The Captain has no arc in the traditional sense. He does not change, doubt, or regret. His motivation is consistently transactional — money, control, the maintenance of a local order that benefits him. When he stops John Grady, Rawlins, and Blevins near Encantada, the charges of horse theft and murder serve less as legal instruments than leverage, a way of transforming three American boys into commodities. He extorts what he can, disposes of the liability he cannot profit from (Blevins), and ships the remaining prisoners onward to Saltillo. The only disruption to this smooth machinery occurs late in the novel when John Grady seizes him at gunpoint — and even then, the Captain's compliance is pragmatic rather than humbled. He submits because the calculus of force has temporarily shifted, not because he has been morally awakened.

03

Key moments

The defining act is the execution of Jimmy Blevins.

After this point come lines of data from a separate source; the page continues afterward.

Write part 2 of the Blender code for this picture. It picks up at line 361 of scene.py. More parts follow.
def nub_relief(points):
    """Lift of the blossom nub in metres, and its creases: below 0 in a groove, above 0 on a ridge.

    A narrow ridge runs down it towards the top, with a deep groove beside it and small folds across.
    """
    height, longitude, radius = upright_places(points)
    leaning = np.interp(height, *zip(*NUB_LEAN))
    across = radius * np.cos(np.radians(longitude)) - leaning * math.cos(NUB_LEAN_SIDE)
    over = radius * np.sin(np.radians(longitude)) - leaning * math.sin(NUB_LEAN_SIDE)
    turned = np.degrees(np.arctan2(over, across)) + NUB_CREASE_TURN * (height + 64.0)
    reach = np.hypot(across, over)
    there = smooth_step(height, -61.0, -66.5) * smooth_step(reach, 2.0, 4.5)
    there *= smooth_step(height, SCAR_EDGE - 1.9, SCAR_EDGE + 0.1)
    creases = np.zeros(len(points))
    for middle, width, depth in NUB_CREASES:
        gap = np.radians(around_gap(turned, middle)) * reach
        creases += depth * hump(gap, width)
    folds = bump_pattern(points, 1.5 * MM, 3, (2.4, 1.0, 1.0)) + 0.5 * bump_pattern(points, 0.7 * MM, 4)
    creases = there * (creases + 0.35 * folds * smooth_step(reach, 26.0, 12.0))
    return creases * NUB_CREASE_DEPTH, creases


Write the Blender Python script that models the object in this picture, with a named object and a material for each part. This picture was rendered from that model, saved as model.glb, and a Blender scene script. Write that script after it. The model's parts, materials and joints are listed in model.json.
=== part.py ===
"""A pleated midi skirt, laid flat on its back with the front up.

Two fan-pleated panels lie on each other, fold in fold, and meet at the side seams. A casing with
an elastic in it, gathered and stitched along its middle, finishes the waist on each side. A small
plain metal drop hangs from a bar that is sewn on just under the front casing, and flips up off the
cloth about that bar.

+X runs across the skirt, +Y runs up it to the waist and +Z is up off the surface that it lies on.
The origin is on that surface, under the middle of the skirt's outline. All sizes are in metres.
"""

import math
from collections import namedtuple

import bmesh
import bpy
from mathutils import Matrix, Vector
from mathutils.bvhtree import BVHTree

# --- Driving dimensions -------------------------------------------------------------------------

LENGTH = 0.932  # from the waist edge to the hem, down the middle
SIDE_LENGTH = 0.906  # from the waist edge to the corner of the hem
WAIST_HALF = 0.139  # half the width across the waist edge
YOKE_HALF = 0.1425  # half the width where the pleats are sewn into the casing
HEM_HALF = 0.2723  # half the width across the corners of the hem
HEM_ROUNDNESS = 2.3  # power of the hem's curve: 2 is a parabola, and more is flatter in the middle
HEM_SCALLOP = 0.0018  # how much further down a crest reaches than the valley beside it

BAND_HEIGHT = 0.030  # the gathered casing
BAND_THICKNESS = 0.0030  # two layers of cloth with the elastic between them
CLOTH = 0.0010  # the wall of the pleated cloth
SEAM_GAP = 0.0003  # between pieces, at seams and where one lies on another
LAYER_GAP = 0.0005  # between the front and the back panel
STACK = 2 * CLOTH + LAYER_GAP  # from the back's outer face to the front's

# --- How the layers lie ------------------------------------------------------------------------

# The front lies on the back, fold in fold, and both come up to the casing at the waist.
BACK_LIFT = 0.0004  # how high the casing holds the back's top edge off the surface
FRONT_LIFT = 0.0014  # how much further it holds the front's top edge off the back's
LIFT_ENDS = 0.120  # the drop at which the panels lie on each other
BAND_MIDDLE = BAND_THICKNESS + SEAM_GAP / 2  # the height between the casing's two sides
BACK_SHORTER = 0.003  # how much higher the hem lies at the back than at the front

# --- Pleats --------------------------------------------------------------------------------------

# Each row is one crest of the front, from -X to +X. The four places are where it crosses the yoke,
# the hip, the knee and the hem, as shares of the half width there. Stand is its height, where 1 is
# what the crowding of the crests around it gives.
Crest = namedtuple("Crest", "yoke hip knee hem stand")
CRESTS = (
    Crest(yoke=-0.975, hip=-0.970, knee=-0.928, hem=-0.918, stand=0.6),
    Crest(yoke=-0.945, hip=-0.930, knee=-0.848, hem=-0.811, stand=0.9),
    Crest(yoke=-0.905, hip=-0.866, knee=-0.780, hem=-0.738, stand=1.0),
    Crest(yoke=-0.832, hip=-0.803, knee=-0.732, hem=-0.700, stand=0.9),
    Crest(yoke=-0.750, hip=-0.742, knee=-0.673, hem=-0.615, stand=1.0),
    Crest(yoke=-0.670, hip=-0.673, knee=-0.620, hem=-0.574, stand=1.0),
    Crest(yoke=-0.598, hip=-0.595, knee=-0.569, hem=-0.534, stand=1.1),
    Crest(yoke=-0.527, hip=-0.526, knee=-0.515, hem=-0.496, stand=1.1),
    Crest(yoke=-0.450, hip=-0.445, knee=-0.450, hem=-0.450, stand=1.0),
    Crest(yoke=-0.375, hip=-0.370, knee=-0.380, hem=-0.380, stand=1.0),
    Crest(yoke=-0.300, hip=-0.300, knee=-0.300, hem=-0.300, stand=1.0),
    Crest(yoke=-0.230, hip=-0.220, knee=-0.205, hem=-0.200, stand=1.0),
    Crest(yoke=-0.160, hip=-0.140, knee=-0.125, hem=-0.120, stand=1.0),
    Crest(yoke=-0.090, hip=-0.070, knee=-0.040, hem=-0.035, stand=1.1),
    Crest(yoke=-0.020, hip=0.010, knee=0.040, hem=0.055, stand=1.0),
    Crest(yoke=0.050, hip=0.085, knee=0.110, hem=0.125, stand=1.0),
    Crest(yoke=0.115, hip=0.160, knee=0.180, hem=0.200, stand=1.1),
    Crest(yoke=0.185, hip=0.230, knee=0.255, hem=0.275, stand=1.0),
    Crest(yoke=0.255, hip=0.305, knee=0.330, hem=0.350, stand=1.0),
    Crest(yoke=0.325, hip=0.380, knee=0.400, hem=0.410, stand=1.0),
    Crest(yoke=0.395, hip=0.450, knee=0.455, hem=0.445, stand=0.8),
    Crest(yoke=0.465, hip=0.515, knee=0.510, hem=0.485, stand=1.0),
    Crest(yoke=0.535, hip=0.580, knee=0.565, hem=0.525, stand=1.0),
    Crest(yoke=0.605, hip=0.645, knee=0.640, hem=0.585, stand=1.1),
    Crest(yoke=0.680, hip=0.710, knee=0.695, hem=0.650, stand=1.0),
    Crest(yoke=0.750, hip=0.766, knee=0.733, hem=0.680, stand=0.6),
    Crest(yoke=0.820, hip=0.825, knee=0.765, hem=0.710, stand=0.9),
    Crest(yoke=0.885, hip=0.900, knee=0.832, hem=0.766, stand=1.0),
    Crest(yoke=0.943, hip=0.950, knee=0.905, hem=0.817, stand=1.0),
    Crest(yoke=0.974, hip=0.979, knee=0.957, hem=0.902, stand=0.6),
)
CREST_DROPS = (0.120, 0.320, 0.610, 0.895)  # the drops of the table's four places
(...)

McCarthy stages it with brutal economy: the Captain walks Blevins into a field, away from John Grady and Rawlins, and a single distant gunshot ends the matter. The off-page quality of the killing is essential — we receive it as John Grady receives it, as pure sonic fact, with no ceremony, no accusation formally made or answered, no court, no witness permitted. It is murder administered as paperwork. That McCarthy refuses to dramatise the moment in close detail amplifies its horror; there is nothing to see because the system that authorises it sees nothing wrong.

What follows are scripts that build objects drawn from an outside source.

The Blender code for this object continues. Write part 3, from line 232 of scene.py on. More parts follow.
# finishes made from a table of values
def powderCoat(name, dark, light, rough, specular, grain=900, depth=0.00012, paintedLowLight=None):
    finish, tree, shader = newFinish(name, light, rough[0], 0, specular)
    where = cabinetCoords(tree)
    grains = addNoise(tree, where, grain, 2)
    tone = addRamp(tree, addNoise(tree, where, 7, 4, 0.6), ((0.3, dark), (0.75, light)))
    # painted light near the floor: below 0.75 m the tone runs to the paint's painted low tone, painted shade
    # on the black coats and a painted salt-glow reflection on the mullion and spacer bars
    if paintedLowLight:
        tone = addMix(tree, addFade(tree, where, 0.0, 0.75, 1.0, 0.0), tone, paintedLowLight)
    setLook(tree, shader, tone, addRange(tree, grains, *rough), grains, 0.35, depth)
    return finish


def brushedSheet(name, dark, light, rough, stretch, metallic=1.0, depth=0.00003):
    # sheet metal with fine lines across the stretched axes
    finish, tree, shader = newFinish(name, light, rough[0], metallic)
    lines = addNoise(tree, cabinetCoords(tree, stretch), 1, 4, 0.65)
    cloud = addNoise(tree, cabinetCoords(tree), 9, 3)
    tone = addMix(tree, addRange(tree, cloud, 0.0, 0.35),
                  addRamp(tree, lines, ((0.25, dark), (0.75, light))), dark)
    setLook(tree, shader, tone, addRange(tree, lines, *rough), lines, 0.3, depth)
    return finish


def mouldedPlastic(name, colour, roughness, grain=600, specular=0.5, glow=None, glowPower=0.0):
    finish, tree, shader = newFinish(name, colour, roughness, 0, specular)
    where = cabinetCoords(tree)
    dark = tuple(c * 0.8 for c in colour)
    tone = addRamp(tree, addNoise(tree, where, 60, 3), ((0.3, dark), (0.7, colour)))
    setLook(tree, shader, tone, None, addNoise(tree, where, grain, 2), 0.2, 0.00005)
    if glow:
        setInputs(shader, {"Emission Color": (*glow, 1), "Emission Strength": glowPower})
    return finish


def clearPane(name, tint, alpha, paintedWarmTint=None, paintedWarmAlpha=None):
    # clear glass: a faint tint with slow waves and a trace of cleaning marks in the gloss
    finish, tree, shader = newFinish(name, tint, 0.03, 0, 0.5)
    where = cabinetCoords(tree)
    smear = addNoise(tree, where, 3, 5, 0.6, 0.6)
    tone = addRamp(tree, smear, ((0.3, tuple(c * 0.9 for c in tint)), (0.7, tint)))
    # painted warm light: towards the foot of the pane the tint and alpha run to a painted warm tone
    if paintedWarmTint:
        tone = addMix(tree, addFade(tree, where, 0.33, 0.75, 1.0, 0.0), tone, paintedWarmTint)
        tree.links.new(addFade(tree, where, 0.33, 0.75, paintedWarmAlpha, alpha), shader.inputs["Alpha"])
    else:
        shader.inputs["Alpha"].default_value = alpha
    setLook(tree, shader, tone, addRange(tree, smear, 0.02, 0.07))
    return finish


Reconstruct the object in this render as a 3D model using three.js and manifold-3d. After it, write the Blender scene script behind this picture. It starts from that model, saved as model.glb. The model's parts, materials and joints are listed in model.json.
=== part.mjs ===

The second pivotal scene is the reversal near the end of the novel, when John Grady — freshly released through Dueña Alfonsa's intervention — hunts the Captain down and holds him at gunpoint, forcing him to ride back to retrieve the confiscated horses. This inversion of their original encounter demonstrates John Grady's refusal to absorb injustice passively. Yet McCarthy ensures the victory rings hollow: the Captain is inconvenienced, not punished; the horses are recovered but Blevins remains dead; personal courage cannot reclaim what institutional violence has already consumed.

04

Relationships in depth

With John Grady Cole, the Captain is an education. He teaches John Grady — raised on codes of horsemanship, honour, and the romance of the borderlands — that the world south of the Rio Grande operates on entirely different terms. Their final confrontation at gunpoint reads as John Grady's attempt to reimpose a personal moral order onto a system that has no use for such categories. The Captain obliges him at the level of the immediate and practical, which is all the system ever offers.

With Jimmy Blevins, the relationship is one of pure disposal. Blevins represents legal inconvenience — a boy who shot a man in Encantada and cannot be quietly profited from. The Captain's execution of him is not an act of passion or even malice in any personal sense; it is administrative. This is what makes it devastating for John Grady and for the reader.

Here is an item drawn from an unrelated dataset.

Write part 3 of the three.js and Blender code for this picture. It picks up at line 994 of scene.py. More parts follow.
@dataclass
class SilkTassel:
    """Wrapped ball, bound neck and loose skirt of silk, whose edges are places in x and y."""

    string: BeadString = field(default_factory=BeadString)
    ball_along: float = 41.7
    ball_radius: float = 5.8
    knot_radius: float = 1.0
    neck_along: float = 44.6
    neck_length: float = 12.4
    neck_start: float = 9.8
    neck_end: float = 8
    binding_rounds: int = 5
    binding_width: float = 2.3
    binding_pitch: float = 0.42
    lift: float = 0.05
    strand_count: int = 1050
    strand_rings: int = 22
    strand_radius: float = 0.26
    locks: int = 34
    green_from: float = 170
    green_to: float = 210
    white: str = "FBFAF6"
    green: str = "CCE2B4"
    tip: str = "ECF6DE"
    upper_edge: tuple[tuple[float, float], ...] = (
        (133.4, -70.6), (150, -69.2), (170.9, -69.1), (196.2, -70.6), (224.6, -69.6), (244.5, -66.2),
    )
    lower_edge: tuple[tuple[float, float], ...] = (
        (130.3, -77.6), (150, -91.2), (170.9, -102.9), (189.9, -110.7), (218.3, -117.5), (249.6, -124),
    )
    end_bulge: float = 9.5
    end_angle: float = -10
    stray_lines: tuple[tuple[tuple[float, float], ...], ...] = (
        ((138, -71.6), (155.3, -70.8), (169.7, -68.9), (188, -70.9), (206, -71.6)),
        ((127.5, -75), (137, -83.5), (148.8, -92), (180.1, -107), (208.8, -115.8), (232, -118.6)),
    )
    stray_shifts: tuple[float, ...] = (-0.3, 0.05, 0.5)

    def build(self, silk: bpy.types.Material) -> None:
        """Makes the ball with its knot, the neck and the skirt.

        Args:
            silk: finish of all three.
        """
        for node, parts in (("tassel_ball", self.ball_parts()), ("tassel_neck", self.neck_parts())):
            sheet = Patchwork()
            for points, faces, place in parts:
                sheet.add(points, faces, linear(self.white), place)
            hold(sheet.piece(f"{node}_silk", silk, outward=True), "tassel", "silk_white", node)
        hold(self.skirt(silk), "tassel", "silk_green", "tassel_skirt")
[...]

With Dueña Alfonsa, the Captain never directly interacts, but her behind-the-scenes financial intervention secures the boys' release from the very apparatus he commands. The implicit logic is damning: the corruption the Captain embodies yields only to superior wealth and influence. Justice, in this novel, is a commodity priced beyond the reach of ordinary people.

05

Connected characters

  • John Grady Cole

    The Captain is John Grady's primary antagonist within the Mexican legal system. He arrests John Grady, facilitates his imprisonment, and is later captured by John Grady at gunpoint in a tense reversal of power, forced to ride with him to recover the stolen horses.

  • Lacey Rawlins

    Rawlins is arrested alongside John Grady under the Captain's authority and sent to Saltillo prison. The Captain treats him with the same callous indifference, viewing him as a bargaining chip rather than a person.

  • Jimmy Blevins

    The Captain executes Blevins in cold blood, marching him into a field and shooting him off-page. This act is the Captain's most morally decisive moment and the one that most profoundly scars John Grady.

  • Dueña Alfonsa

    Dueña Alfonsa's behind-the-scenes financial intervention ultimately secures John Grady's and Rawlins's release from the system the Captain represents, implicitly highlighting how corruption yields only to greater wealth and influence.

  • Blevins' Horse

    The horses confiscated by the Captain's men—including Blevins' horse—are the material catalyst for the entire legal ordeal. The Captain controls their fate as part of his broader extortion and exploitation of the three Americans.

Use this in your essay

  • Institutional evil vs. personal evil

    Argue that McCarthy presents the Captain as more disturbing than a conventionally villainous character precisely because his cruelty requires no personal malice — examine what this suggests about the novel's view of systemic corruption.

  • The off-page death as narrative strategy

    Analyse McCarthy's decision to render Blevins's execution as a distant gunshot rather than a dramatised scene, and what this technique communicates about visibility, justice, and power.

  • Power reversals and their limits

    Explore the gunpoint confrontation between John Grady and the Captain as a test of whether individual moral agency can meaningfully challenge institutional corruption — and why McCarthy frames the outcome ambivalently.

  • The Captain as foil to the hacienda world

    Compare the Captain's brand of authority with the paternalistic but comparatively humane order of La Hacienda de Nuestra Señora de la Purísima Concepción — what do both reveal about McCarthy's vision of Mexico?

  • Namelessness as characterisation

    Discuss how McCarthy's refusal to name the Captain functions thematically, connecting this technique to the novel's broader concern with the erasure of individual identity by power and violence.